Thursday, June 26, 2014

Book Review - Imperfect Acts


Imperfect Acts

By: Peter Shianna
Publisher: The Red Oak Readers Press
Publication Date: December 2013
ISBN: 978-0-6159-2327-7
Reviewed by: Mary Lignor
Date: June 2014

Jason Ferris is your average, ordinary teenage boy who, at the moment, is leading a happy, normal life. He has a dad who rates right up there with the best; he loves his mom, and also has feelings for Cari - the ultimate 'girl next door.' The only thing that might throw him a curveball, however, is the fact that even though he does have feelings for a girl, Jason also wants - not to mention, promised his mother - that he will enter the priesthood.

Faith is ripped apart in Jason’s life when his own father actually witnesses a murder at the place where he works...and doesn’t do anything about it. As a truly loving son and huge supporter of his family, Jason cannot seem to reconcile within himself why his father is simply keeping quiet about such a violent act. With a heart and soul that is deeply religious, Jason must deal with many imbalances all of a sudden. In fact, his own faith is tested as he faces the reality of what lengths a son can and will go to in order to protect his father.

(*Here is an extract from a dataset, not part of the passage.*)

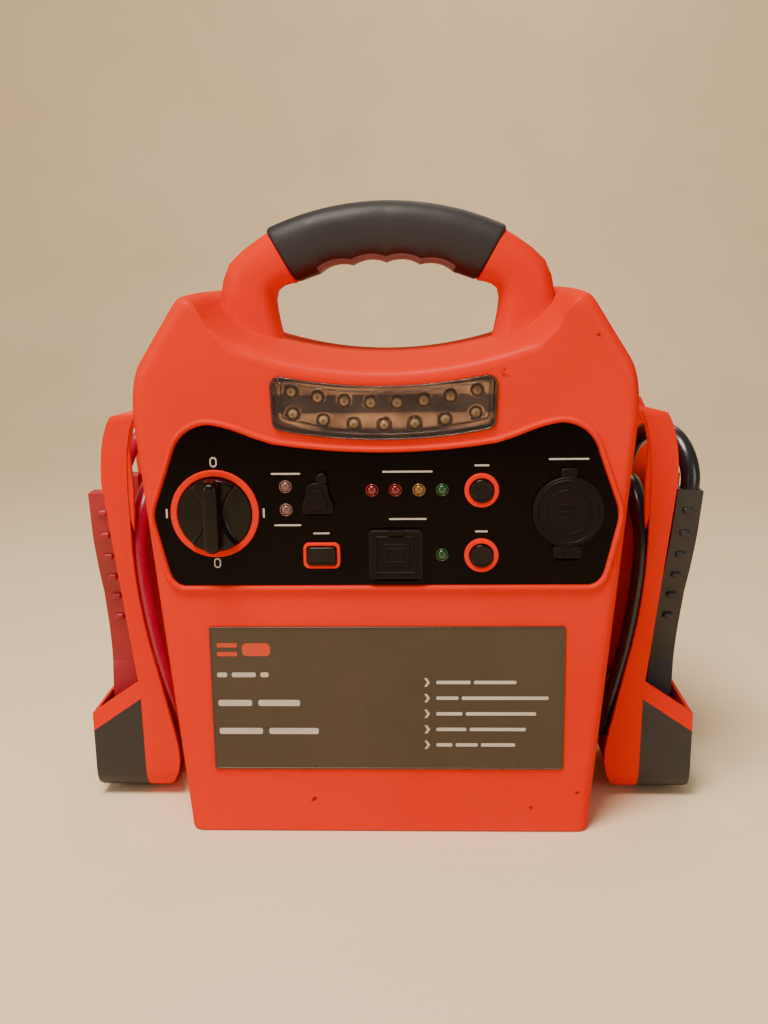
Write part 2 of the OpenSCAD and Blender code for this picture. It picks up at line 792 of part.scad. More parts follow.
// Clamps, drawn with the pivot at the origin and the handles up
pivot = [149.8, 0, 78];
right_lean = 4;
left_lean = 0.6;
handle_l = 92;
jaw_l = 60;
ear_w = 3;
pivot_r = 2;
module half_profile()
    polygon(concat(bend([-10.6, -8], [-10.2, 2], [-12, 12], 3),
        bend([-17, 34], [-26, 52], [-30, 70], 5), [[-32.4, handle_l], [-21.4, handle_l]],
        bend([-20.5, 72], [-17, 54], [-9, 34], 5), [[-3.4, 13.5], [-2.4, 9], [-1, 6], [5, 5],
        [6, 0], [5, -5], [-1, -6], [-1.6, -8], [-3.4, -14], [-3.4, 6 - jaw_l], [-2, -jaw_l],
        [-7, -jaw_l]], bend([-12, 8 - jaw_l], [-15, -30], [-11.6, -12], 5)));
module clamp_half_outer()
    translate([-clamp_w / 2, 0, 0])
        rotate([90, 0, 90])
            linear_extrude(clamp_w)
                half_profile();
module pivot_bar(r, half_l)
    translate([-half_l, 0, 0])
        rotate([0, 90, 0])
            cylinder(h = 2 * half_l, r = r);
// The fixed half has two ears, and the moving half has two tongues with the spring between them
module fixed_half()
    difference() {
        clamp_half_outer();
        box([-clamp_w / 2 + ear_w, -7.6, -7.6], [clamp_w / 2 - ear_w, 8, 8.8]);
        pivot_bar(pivot_r, 20);
    }
module moving_half()
    difference() {
        mirror([0, 1, 0]) clamp_half_outer();
        for (s = [0, 1])
            mirror([s, 0, 0])
                box([clamp_w / 2 - ear_w - 0.4, -8.4, -7.9], [clamp_w / 2 + 1, 7.9, 9]);
        pivot_bar(7.4, 1.9);
        pivot_bar(pivot_r + 0.05, 20);
    }
module at_clamp(s)
    translate([s * pivot.x, pivot.y, pivot.z])
        rotate([0, s > 0 ? right_lean : -left_lean, 0])
            children();
module left_clamp_fixed_half() color(red_c) at_clamp(-1) fixed_half();
module right_clamp_fixed_half() color(rubber_c) at_clamp(1) fixed_half();
module left_clamp_moving_half() color(red_c) at_clamp(-1) moving_half();
module right_clamp_moving_half() color(rubber_c) at_clamp(1) moving_half();
module clamp_pin()
    pivot_bar(pivot_r, clamp_w / 2 - 0.4);
module clamp_spring()
    difference() {
        pivot_bar(3.4, 1.6);
        pivot_bar(pivot_r, 3);
    }
// Each spring's node holds the pin that it is wound on as well.
module left_clamp_spring() color(steel_c) at_clamp(-1) { clamp_spring(); clamp_pin(); }
module right_clamp_spring() color(steel_c) at_clamp(1) { clamp_spring(); clamp_pin(); }
module jaw_plate()
    translate([-5, 0, 0])
        rotate([90, 0, 90])
            linear_extrude(10)
                polygon(concat([[-3.4, -jaw_l + 7], [-3.4, -16]],
                    [for (i = [0:9]) [i % 2 == 0 ? -0.6 : -1.8, -17 - i * 3.7]]));
module left_fixed_jaw_plate() color(copper_c) at_clamp(-1) jaw_plate();
module right_fixed_jaw_plate() color(copper_c) at_clamp(1) jaw_plate();
module left_moving_jaw_plate() color(copper_c) at_clamp(-1) mirror([0, 1, 0]) jaw_plate();
module right_moving_jaw_plate() color(copper_c) at_clamp(1) mirror([0, 1, 0]) jaw_plate();

front_shell();
rear_shell();
handle_frame();
handle_grip();
panel_fascia();
label_plate();
lamp_lens();
lamp_reflector();
lamp_leds();
lamp_board();
knob_ring();
rotary_knob();
rotary_switch();
control_board();
indicator_leds();
light_button_ring();
light_button();
round_button_rings();
test_button();
usb_button();
usb_socket();
usb_cover();
charge_jack();
charge_jack_cover();
outlet_socket();
outlet_cap();
battery();
busbars();
compressor_motor();
compressor_pump();
pressure_gauge();
gauge_needle();
compressor_switch();
rocker_pin();
compartment_door();
door_pin();
hose_outlet();
shell_screws();
left_tray();
right_tray();
left_pocket_cover();
right_pocket_cover();
left_tray_web();
right_tray_web();
left_hub();
right_hub();
left_lead();
right_lead();
left_lead_end();
right_lead_end();
left_clamp_fixed_half();
right_clamp_fixed_half();
left_clamp_moving_half();
right_clamp_moving_half();
left_clamp_spring();
right_clamp_spring();
left_fixed_jaw_plate();
right_fixed_jaw_plate();
left_moving_jaw_plate();
right_moving_jaw_plate();
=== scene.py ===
# Portable jump starter pack: its looks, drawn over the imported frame.
# Shapes are given in millimetres and made in metres. Lights are placed in metres.
import json
import math
import bmesh
import bpy
from mathutils import Matrix, Vector

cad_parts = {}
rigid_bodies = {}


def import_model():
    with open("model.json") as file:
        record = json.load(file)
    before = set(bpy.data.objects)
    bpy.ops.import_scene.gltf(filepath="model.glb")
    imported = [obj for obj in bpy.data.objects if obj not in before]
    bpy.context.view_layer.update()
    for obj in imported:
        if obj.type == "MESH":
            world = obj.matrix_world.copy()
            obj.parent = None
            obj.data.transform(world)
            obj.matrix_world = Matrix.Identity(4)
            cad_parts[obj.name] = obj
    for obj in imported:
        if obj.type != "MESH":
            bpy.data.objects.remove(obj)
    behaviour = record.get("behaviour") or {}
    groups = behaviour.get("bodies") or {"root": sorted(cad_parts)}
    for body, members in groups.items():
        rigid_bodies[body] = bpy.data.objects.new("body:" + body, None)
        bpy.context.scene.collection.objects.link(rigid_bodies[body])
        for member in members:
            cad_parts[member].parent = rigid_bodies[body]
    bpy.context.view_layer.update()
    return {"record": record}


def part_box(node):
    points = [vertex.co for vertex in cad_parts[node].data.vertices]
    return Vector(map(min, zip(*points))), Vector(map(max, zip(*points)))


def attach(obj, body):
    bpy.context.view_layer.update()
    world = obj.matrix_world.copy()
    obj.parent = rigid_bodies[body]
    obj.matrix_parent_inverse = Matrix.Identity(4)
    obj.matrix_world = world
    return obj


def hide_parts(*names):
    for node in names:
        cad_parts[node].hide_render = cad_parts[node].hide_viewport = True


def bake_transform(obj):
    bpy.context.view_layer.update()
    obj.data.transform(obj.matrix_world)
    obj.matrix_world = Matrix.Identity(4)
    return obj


for leftover in list(bpy.data.objects):
    bpy.data.objects.remove(leftover)
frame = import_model()
MM = 0.001
SAME_POINT = 0.05
SHARP_TURN = 38


# ---------- shape helpers ----------
def bend(a, b, c, n):
    """Points of a smooth bend from a to c, pulled towards b."""
    out = []
    for i in range(n + 1):
        t = i / n
        weights = ((1 - t) ** 2, 2 * t * (1 - t), t * t)
        out.append(tuple(sum(w * p[k] for w, p in zip(weights, (a, b, c))) for k in range(len(a))))
    return out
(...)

Unearthing both good and evil, and the true torment that a young person can go through in this life, makes this book, on the surface, a highly difficult read. But when you delve into the crux of the story and the vivid narrative this author provides, the story of Jason is one of a faithful soul trying desperately to find the answers about life’s hardest struggles.

Having to choose between ‘good and evil’ in the world is difficult for one and all. But Jason’s test takes that normal plotline to a whole new level. Deciding whether to enter the world of religion or sit on the sidelines and keep his mouth shut, this teen who has faith in the Almighty, comes face-to-face with the messy, chaotic, very real world where no one's'acts' and choices are perfect.

Quill says: A tale with a heavy plot that will leave the reader with the question: “What would I do?”